REMEMBERING PEARL HARBOR: A DAY IN INFAMY

December 7, 1941.

The date, to many, seems little more than a number etched in the past; the words Pearl Harbor Day nothing more than tiny font at the bottom of a square on the calendar. But to a dwindling number of American soldiers, it’s a day  marked with a heartrending mixture of joy and tears. Joy in their survival of a horrific attack on American soil, in the Pearl Harbor of Oahu, Hawaii. Tears shed in memory of their 2,403 brothers-in-arms who died during the explosive assault.

The Japanese shot torpedoes and dropped bombs from 353 war planes launched from six of their aircraft carriers surrounding our fleet. Four of our US Navy battleships were sank. All eight sustained severe damage.

This infamous attack on the United States Naval Base in Pearl Harbor, Hawaii was an effort by the Imperial Japanese Navy to keep the US Pacific Fleet from thwarting Japan’s plans to attack the United Kingdom, the Netherlands and, yes, the United States of America. During the bombing of Pearl Harbor, the Japanese carried out simultaneous attacks on other US-held territories; the British Empire in Malaya, Hong Kong, and Singapore, and in the Philippines.
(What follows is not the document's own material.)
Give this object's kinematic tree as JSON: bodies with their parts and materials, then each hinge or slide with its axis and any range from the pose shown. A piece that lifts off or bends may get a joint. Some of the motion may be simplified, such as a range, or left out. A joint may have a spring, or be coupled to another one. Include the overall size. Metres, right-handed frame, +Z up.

Survivors of the bombing at Pearl Harbor are now in their early nineties. Once young men who entered the military in the late 30s and early 40s—some seeking adventure, but most seeking a means to support their families since few jobs were available following the Great Depression—these US Veterans now memorialize their service and honor their dead in small-town celebrations. Few are physically able or can afford to travel to Oahu, Hawaii, site of the Pearl Harbor Museum & Tours, where the largest celebrations are held.

It is our job, then, to remember these men and women. Our job to thank them for their duty in protecting our sovereign nation at the expense of life and limb. It is our job, at least, to remember. In his moving speech (listen to it here), President Franklin D. Roosevelt called December 7th, 1941 “A date that will live in infamy.” We haven’t forgotten, President Roosevelt. And on behalf of the US Veterans who served us that ill-fated day, let us never forget.

–Don C. Kesterson

4 Thoughts on “REMEMBERING PEARL HARBOR: A DAY IN INFAMY

  1. Joan Edmonds on December 11, 2013 at 6:17 pm said:

    My Mom and Dad remember that day. I can’t recall them telling us kid’s what it was like. I will ask them. They are 93 years old and in a care center in upstate N.Y. They are in the same room together, it’s sweet. My sister and her family visit them often.
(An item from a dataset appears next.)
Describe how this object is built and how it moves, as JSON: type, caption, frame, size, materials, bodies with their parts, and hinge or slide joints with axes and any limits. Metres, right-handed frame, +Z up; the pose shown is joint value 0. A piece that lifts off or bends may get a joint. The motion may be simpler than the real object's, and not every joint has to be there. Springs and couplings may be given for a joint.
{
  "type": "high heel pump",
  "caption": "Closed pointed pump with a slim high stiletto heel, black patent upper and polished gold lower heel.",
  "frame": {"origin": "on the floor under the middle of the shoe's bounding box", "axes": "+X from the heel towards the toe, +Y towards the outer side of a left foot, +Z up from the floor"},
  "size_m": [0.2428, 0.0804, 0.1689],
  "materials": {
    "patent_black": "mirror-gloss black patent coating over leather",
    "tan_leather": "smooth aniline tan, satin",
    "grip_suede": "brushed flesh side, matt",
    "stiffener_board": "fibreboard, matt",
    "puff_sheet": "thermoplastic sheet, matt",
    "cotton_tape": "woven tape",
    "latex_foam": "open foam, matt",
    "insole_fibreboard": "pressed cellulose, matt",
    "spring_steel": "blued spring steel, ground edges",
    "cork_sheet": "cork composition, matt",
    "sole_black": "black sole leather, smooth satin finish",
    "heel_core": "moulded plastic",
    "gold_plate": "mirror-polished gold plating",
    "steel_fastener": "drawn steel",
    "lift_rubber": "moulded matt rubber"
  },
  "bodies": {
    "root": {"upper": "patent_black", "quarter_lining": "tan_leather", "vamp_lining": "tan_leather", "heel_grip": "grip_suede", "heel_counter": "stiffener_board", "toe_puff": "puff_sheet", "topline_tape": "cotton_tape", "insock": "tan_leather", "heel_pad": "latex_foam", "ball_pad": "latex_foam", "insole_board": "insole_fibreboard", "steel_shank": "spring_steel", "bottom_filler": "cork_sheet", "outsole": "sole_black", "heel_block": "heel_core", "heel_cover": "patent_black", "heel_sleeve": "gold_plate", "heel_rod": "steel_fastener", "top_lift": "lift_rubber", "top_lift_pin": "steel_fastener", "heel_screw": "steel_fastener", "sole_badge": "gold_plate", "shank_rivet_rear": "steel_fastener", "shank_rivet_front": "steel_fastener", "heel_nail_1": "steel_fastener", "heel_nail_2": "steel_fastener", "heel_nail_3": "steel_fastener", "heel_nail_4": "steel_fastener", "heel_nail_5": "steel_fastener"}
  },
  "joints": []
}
  2. Jeannine Racey on December 23, 2013 at 9:42 pm said:

    Some of the most amazing hero’s are the silent ones of this amazing generation. Many young men who joined after Pearl were still in high school. They joined and were shipped to the either the Pacific or Atlantic to fight on the first front. One of those young man was a “tail gunner” on the Liberator who was shot down over Germany and spent 15 months as a POW being marched to five different camps before being liberated by Patton’s Army. He was 92 when I met him and he could not remember the exact day of his birth but could tell me the exact day when Patton’s Army set him free, he weight 42 lbs and when he returned to the United States he received $45.00 for compensation for his shrapnel wounds and wounds of being a POW. He used his GI bill married his high school sweet heart and became an engineer and went to work for IBM. He invented the ink jet printer but what truly was his gift was his therapy. I asked what do you do for fun and he said ” I am 92 yrs old and I don’t have fun but what I learned to do when I could not sleep” and he walked me into his living room and there on every wall were the most incredible works of art in an amazing eclectic works of art, that took my breath. So I say…… That day in infamy changed many lives and it brought out the evil and good in man and it still affects us today. I have knowledge of those 16-17 year old high school students who went off to war and returned 4 years later after witnessing horrific events in history. To return to their classroom of high school seniors to finish their high school education and to move forward in their lives. Two of these veterans were my uncles. One went to the Pacific and one to Germany after the fall of Berlin.